→ **Dataset excerpt**
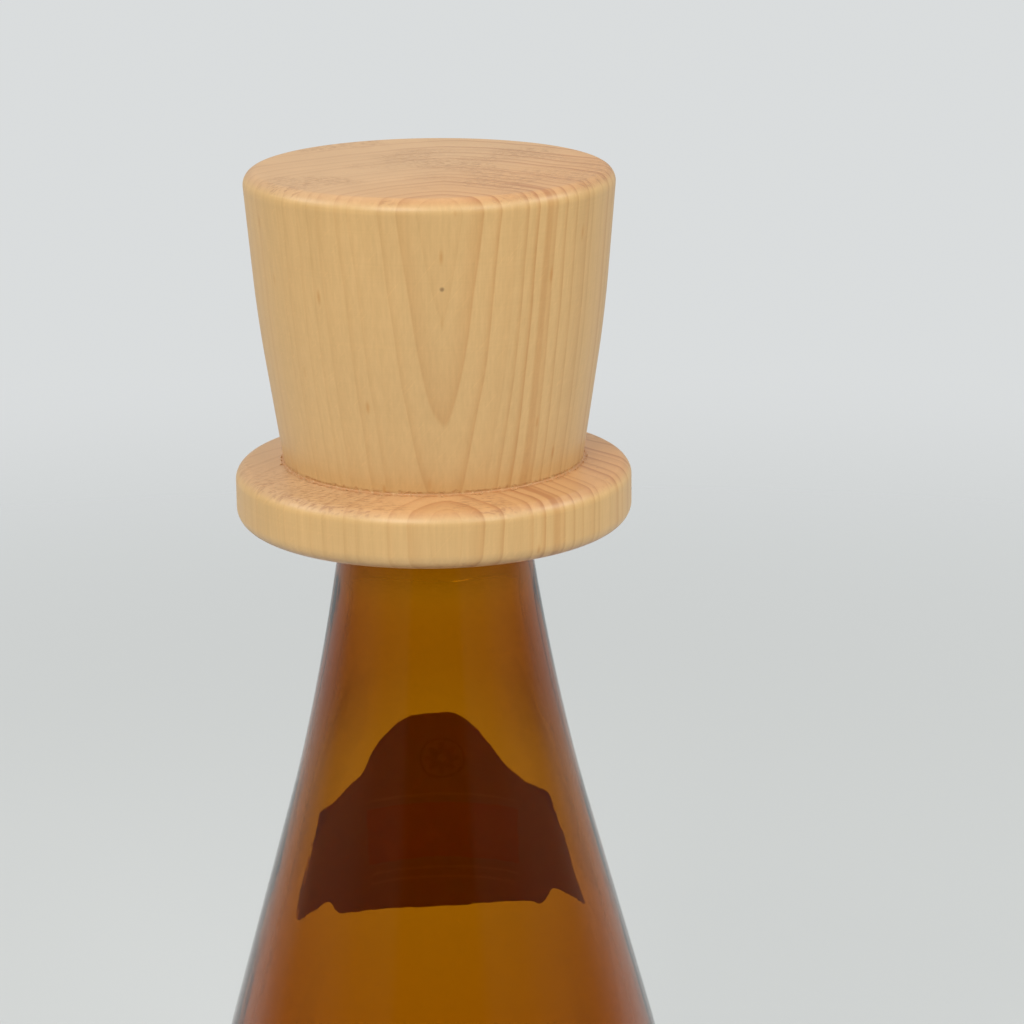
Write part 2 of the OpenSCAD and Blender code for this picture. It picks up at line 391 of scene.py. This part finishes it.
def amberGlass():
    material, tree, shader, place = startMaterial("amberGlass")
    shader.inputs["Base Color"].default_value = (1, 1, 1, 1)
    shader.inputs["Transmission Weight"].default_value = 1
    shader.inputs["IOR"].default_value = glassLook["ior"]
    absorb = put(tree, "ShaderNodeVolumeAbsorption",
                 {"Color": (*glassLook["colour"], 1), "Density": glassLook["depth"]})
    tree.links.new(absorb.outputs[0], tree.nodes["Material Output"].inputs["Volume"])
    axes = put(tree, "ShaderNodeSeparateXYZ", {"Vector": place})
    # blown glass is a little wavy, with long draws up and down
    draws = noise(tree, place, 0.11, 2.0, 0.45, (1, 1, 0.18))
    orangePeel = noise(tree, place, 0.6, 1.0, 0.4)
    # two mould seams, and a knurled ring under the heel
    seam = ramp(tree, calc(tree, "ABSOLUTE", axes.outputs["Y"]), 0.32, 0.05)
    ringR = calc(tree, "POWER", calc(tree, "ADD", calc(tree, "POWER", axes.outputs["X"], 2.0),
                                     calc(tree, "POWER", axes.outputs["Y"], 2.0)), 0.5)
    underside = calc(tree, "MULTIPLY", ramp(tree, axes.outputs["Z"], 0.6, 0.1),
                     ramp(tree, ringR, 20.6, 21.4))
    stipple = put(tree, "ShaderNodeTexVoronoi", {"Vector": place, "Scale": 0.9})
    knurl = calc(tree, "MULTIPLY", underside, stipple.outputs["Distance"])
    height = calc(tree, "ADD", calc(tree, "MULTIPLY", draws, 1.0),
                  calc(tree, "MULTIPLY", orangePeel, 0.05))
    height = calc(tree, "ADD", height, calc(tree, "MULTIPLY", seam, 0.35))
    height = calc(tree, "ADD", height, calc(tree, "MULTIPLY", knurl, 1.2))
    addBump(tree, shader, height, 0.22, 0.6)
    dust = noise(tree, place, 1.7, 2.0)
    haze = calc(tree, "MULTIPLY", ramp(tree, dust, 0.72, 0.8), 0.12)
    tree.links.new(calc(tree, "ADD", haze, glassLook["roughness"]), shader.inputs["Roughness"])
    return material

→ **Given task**
Extract the complete listing above, reproducing each line exactly.

→ **Output of the exercise**
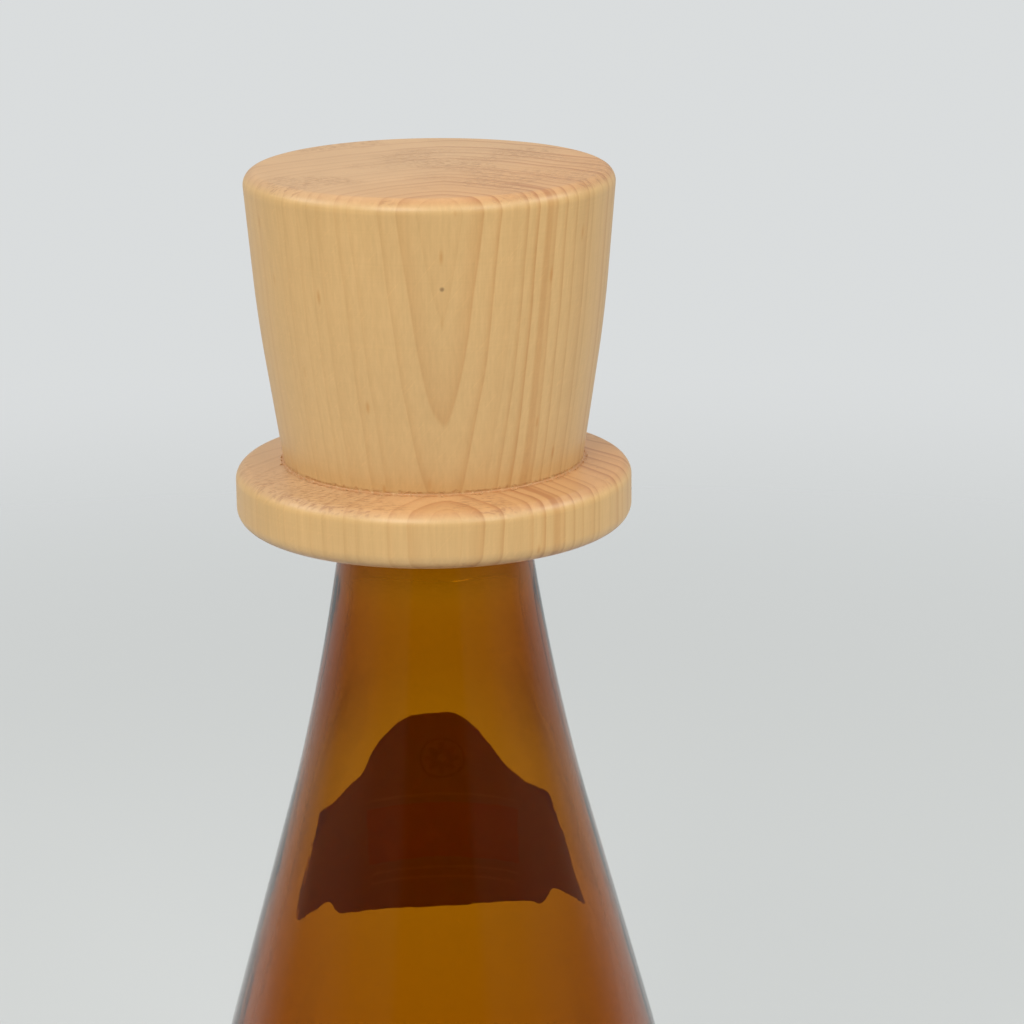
Write part 2 of the OpenSCAD and Blender code for this picture. It picks up at line 391 of scene.py. This part finishes it.
def amberGlass():
    material, tree, shader, place = startMaterial("amberGlass")
    shader.inputs["Base Color"].default_value = (1, 1, 1, 1)
    shader.inputs["Transmission Weight"].default_value = 1
    shader.inputs["IOR"].default_value = glassLook["ior"]
    absorb = put(tree, "ShaderNodeVolumeAbsorption",
                 {"Color": (*glassLook["colour"], 1), "Density": glassLook["depth"]})
    tree.links.new(absorb.outputs[0], tree.nodes["Material Output"].inputs["Volume"])
    axes = put(tree, "ShaderNodeSeparateXYZ", {"Vector": place})
    # blown glass is a little wavy, with long draws up and down
    draws = noise(tree, place, 0.11, 2.0, 0.45, (1, 1, 0.18))
    orangePeel = noise(tree, place, 0.6, 1.0, 0.4)
    # two mould seams, and a knurled ring under the heel
    seam = ramp(tree, calc(tree, "ABSOLUTE", axes.outputs["Y"]), 0.32, 0.05)
    ringR = calc(tree, "POWER", calc(tree, "ADD", calc(tree, "POWER", axes.outputs["X"], 2.0),
                                     calc(tree, "POWER", axes.outputs["Y"], 2.0)), 0.5)
    underside = calc(tree, "MULTIPLY", ramp(tree, axes.outputs["Z"], 0.6, 0.1),
                     ramp(tree, ringR, 20.6, 21.4))
    stipple = put(tree, "ShaderNodeTexVoronoi", {"Vector": place, "Scale": 0.9})
    knurl = calc(tree, "MULTIPLY", underside, stipple.outputs["Distance"])
    height = calc(tree, "ADD", calc(tree, "MULTIPLY", draws, 1.0),
                  calc(tree, "MULTIPLY", orangePeel, 0.05))
    height = calc(tree, "ADD", height, calc(tree, "MULTIPLY", seam, 0.35))
    height = calc(tree, "ADD", height, calc(tree, "MULTIPLY", knurl, 1.2))
    addBump(tree, shader, height, 0.22, 0.6)
    dust = noise(tree, place, 1.7, 2.0)
    haze = calc(tree, "MULTIPLY", ramp(tree, dust, 0.72, 0.8), 0.12)
    tree.links.new(calc(tree, "ADD", haze, glassLook["roughness"]), shader.inputs["Roughness"])
    return material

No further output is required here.